Freud y sus seguidores no tuvieron en el cine de Japón el efecto que por esas mismas fechas estaba teniendo en otros grandes focos de cultura: Nueva York, Londres o París, por ejemplo. Aun así, la obsesión de esta mujer por el miembro de su amante, el deseo de ambos por devorarse, golpearse, hacerse sentir cosas hasta perderse en las fronteras del placer y el dolor, es el gran tema de Oshima y es también el tema del Freud de Más allá del principio del placer, ensayo de 1920 que pudiese servir como guía programática para ver El imperio de los sentidos.
Oshima nació, como el otro gran iconoclasta del periodo (Yukio Mishima), en una familia de origen aristócrata. El director de cine dijo siempre que su familia descendía de samuráis. Tal vez en este hecho haya que buscar la desfachatez con la que se permitió escandalizar a una sociedad a la que soterradamente estaba despreciando: el Japón vencido que se dejaba encantar como una serpiente por las bondades del capitalismo estadunidense.

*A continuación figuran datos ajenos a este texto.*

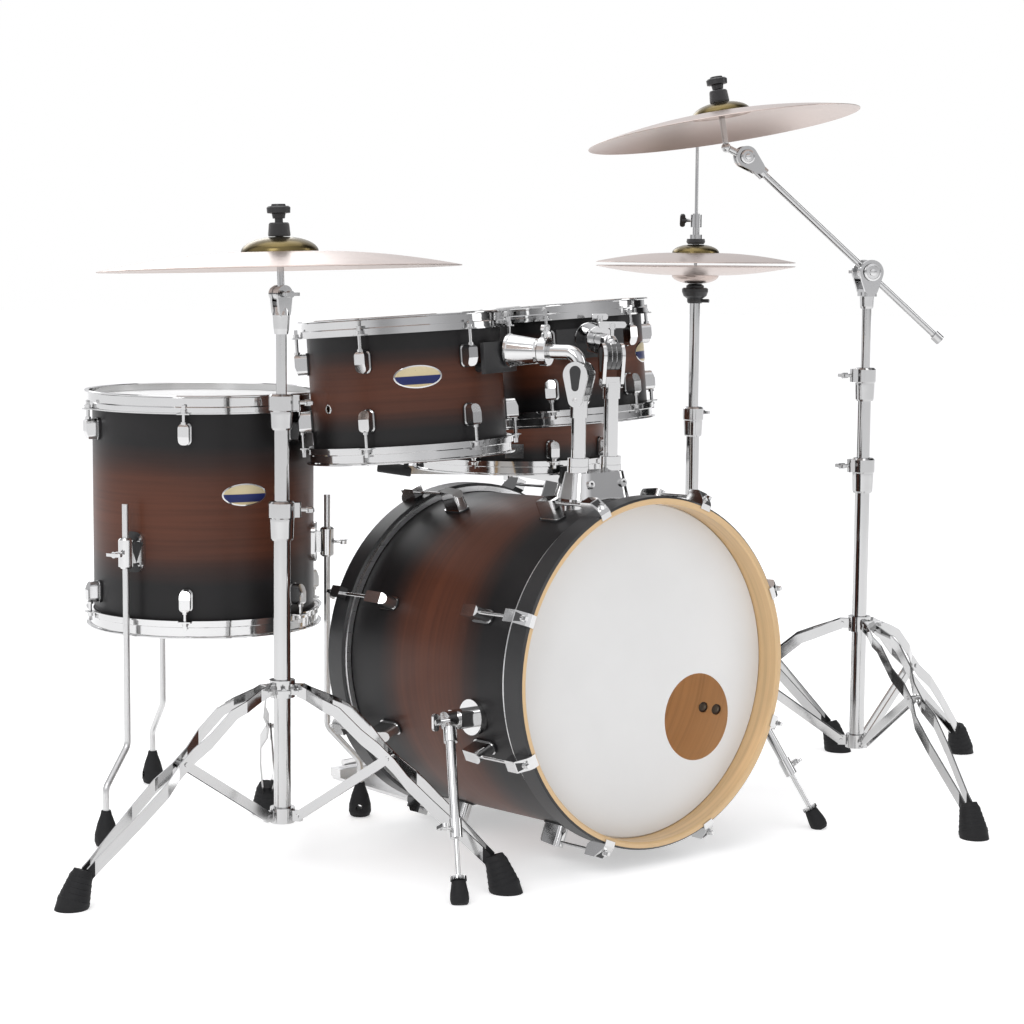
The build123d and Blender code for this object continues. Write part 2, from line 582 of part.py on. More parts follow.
def tripod(legs, foot_radius, hub, collar, tube_r=TUBE_LOW_R, bow=18.0):
    """Hub and sliding collar; three double-strip legs with double struts; their rubber feet."""
    base = tube(tube_r + 6, tube_r, hub[0], hub[1]) + tube(tube_r + 6.5, tube_r, collar[0], collar[1])
    top = (collar[0] + collar[1]) / 2
    low = (hub[0] + hub[1]) / 2
    start, end = tube_r + 16, foot_radius - 18
    strut_at = tube_r + 14
    run = end - start
    knee = (start + KNEE[0] * run, top - KNEE[1] * run)
    toe = (end, 44.0)
    out = start + PIVOT_SHARE * run
    pivot = (out, knee[1] + (toe[1] - knee[1]) * (out - knee[0]) / (toe[0] - knee[0]))
    leg_face = extrude(Plane.XZ * ribbon([(start, top), knee, toe], STRIP_WIDTH), 30, both=True)
    strut_face = Plane.XZ * ribbon([(strut_at, low), pivot], STRIP_WIDTH - 3)
    ears = Pos(tube_r + 12, 0, top) * Box(18, 15.4, 16) + Pos(tube_r + 11, 0, low) * Box(16, 8.4, 16)
    ears += rod((start, -12, top), (start, 12, top), 3.2)
    ears += rod((strut_at, -9, low), (strut_at, 9, low), 3.2)
    leg = leg_strip(start, end, -1, leg_face, bow) + leg_strip(start, end, 1, leg_face, bow)
    leg += rod((pivot[0], -12.6, pivot[1]), (pivot[0], 12.6, pivot[1]), 3.6)
    leg -= ears
    struts = []
    for y in (-5.6, 5.6):
        strut = Pos(0, y, 0) * extrude(strut_face, STRIP_GAUGE / 2, both=True)
        struts.append(strut - ears - leg)
    foot = rubber_foot(foot_radius + 4) - leg
    limbs, feet = [], []
    for angle in legs:
        base += Rot(Z=angle) * ears
        limbs += [Rot(Z=angle) * piece for piece in (leg, *struts)]
        feet.append(Rot(Z=angle) * foot)
    base -= Pos(0, 0, hub[0] - 5) * Cylinder(tube_r, 900, align=BASE)
    bolt = Pos(tube_r + 3, 0, top) * wing_bolt(14, 11)
    base += Rot(Z=legs[0] + 60) * bolt
    return base, limbs, feet


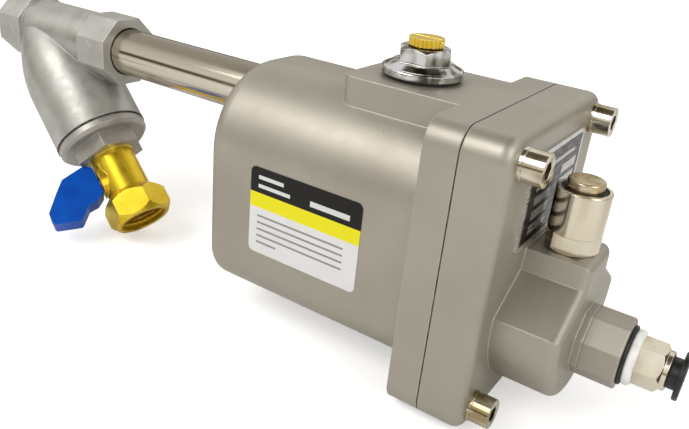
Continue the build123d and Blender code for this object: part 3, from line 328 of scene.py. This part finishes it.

Lo libertino es en Nagisa Oshima y en Yukio Mishima una forma de rebelión contra una sociedad agotada por el esfuerzo de guerra, una sociedad que ya solo quería la tranquilidad de un amor burgués. Por eso los amantes de El imperio de los sentidos son cualquier cosa excepto burgueses. Son capaces de escandalizar a las geishas y a los vecinos. Se exhiben en las calles y no tienen compromisos ni con su país ni con la sociedad. Si hubiese en ellos un compromiso sería solo con el placer y es en este compromiso donde la película se vuelve profundamente contestataria porque, vista así, está hablando no solo con los japoneses de 1976 sino con el mundo de aquellos años. Es famosa la anécdota de que en Gran Bretaña la película se censuró no porque hubiera una secuencia en que explícitamente se cercena un miembro viril sino porque hay otra escena en que un muchachito desnudo corre por una casa.
Leyendas como ésta demuestran que obras como El imperio de los sentidos nos enfrentan con nuestra propia manera de juzgar lo políticamente correcto, lo que estamos dispuestos a ver y a ocultar dentro de nosotros mismos.